Academy of Music
Price: $1; $1.50 box; .50 family circle; .25 amphitheatre
10 November 2016
“In the short time the German Opera has been with us, Mr. Habelmann has become a darling of the opera-going public. The benefit for him will be held tonight, at which time Boieldieu’s beloved opera, ‘La dame blanche’ will be performed. Unfortunately, there will be only this one performance, because the German Opera’s season ends next Wednesday. The opera’s major roles lie in the hands of Mmes. Johannsen, Friderici, Canissa and Messrs. Habelmann, Graff and Kronfeld. The new bass, Mr. Hermans, whose debut was decidedly such a success, will sing the role of ‘Garveston’ [sic] out of generosity.”
“German Opera. – Boildeiu’s [sic] opera of “La Dame Blanche”—a work too little known in this country – was given here last night with complete and well-merited success. The composer represents the intermediate period between Mozart and the modern school of writers. His instrumentation is—will it be pardoned our saying so?—an improvement on the master we have named, whilst his use of the chorus is immeasurably more vigorous than in any other composer of his period. The melodies are a little restrained by a too obvious regard for form; but they are nevertheless pure and beautiful. The concerted pieces are absolutely faultless; studies, in fact, for a generation of writers.
The performance of the work last night was in all respects admirable. We are persuaded that a repetition would be to the advantage of the management.”
“This time-honored opera, written in the best style of the old – not the oldest – French school, by the great Boildieu [sic], was produced last night. In it we find all the results of the elegant and scientific training which the Conservatorio of Paris under the guidance of Cherubini afforded half a century since. The work of the master-hand is evident throughout. The overture has worn out several generations of pianos and organs, but is as fresh and full of meaning as ever.

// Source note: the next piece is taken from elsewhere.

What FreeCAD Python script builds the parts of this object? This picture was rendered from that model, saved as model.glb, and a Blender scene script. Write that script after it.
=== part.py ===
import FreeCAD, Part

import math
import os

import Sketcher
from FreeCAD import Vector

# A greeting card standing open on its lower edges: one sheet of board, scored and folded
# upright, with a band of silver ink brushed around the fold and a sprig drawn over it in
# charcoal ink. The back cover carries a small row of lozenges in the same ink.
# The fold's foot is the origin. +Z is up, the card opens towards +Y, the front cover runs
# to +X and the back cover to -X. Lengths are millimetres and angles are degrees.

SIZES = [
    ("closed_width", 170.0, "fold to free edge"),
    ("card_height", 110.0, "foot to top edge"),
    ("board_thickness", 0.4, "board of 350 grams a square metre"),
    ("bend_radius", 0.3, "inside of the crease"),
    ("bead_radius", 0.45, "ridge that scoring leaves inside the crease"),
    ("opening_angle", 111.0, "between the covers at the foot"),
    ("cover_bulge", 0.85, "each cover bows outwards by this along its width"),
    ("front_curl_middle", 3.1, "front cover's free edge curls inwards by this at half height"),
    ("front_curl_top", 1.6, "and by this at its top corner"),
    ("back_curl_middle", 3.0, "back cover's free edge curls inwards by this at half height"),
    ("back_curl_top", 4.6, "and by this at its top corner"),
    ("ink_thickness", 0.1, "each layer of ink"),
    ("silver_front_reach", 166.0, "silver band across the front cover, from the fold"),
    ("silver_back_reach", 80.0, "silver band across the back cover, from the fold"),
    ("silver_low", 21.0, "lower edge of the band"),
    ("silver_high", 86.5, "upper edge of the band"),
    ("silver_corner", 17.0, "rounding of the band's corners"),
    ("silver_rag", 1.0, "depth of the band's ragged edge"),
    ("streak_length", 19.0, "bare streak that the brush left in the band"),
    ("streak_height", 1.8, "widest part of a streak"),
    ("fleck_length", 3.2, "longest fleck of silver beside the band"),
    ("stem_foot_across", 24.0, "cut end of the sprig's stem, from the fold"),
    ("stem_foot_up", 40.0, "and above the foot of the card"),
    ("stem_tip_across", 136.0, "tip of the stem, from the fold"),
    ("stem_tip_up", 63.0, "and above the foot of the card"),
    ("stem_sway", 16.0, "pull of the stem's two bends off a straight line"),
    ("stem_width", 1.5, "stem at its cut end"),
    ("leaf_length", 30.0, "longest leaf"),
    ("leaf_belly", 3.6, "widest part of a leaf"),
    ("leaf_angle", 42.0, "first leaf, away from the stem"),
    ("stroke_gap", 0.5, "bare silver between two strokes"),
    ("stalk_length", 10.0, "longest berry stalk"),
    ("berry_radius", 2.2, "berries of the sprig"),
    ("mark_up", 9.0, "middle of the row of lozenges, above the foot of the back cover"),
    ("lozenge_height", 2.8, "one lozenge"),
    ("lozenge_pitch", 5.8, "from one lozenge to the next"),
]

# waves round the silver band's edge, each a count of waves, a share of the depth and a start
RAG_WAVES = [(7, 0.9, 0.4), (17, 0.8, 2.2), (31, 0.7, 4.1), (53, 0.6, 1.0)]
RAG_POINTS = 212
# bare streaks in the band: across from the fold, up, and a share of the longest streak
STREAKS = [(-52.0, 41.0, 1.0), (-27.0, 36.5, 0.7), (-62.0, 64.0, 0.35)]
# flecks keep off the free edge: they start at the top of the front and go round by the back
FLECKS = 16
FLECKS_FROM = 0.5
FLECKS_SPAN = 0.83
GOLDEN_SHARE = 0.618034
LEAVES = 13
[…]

The principal characters were performed by Mesdames Johannsen, Frederici, and Canissa, and by Messrs. Hermanns, Habilmann, and Graff. There were plenteous rounds of applause, and a call before the curtain. So capital is the music, and so successful is its repetition that it ought to be repeated. In Paris it was played a short time since for the thousandth time. A musical reputation this worth having [sic]. A statue Boildieu [sic] was erected near Paris in memory of the man of genius. With such good letters of recommendation we really think him worth notice here.
The house was a fine one, although the second tier was not well filled. But the lower portion of the Academy and the third and fourth tiers were stocked with hearers.
On Monday night the opera of Tannhauser will be played."
“The ongoing efforts of the German Opera Company to earn the audience’s deserved applause have proven successful in its recent performances. The public, for its part, acknowledged its satisfaction through much better opera-house attendance than earlier, and through lively participation and applause. That is how it was yesterday at the first performance of Boildieu’s [sic] ‘La dame blanche:’ the house was exceptionally well-attended. This work almost stands alone in its range of lovely melodies and light, pleasant instrumentation and arrangements. Considering that it was a first performance, it was well done. We observed, to our delight, that a lot of emphasis was given to the coordination of the ensemble pieces which resulted in a rare harmonious and lively presentation. The performances of individual members of the ensemble are noteworthy as well. All of the soloists, Mr. Kronfeld and Mr. Graff included, performed their roles confidently and received a lot of applause. Mr. Hermans, whom we heard for the second time, once again made an exceptionally good impression on us; he seemed better disposed yesterday than on Wednesday. His voice is very strong and, at the same time, sounds very pleasant, which is rarely the case with bass singers. Bergmann conducted the orchestra sensitively and energetically.”
“Mr. Anschutz’s artists sang last Friday evening Boieldieu’s romantic opera La Dame Blanche, for the benefit of Herr Hablemann [sic]. The house was well filled, although the audience was by no means as large as we should have wished it to be, if only for the sake of the beneficiary, who had become quite a favorite. The opera is essentially French and not, we think, heard to advantage in the translation. Mme. Frederici was very successful as Margaret. She sang and acted admirably, and was much applaused. Mme. Johannsen, as Anna, was also very satisfactory. Herr Hablemann [sic] was a very pleasing George Brown. Herr Hermanns fully confirmed the favorable impression he made at his debut. He had a secondary rôle, but gave evidence in it of artistic ability. This gentleman is certainly a great acquisition to the troupe.
On Monday evening Wagner’s Tannhauser will be sung by the German artists. This opera created a marked sensation in Europe."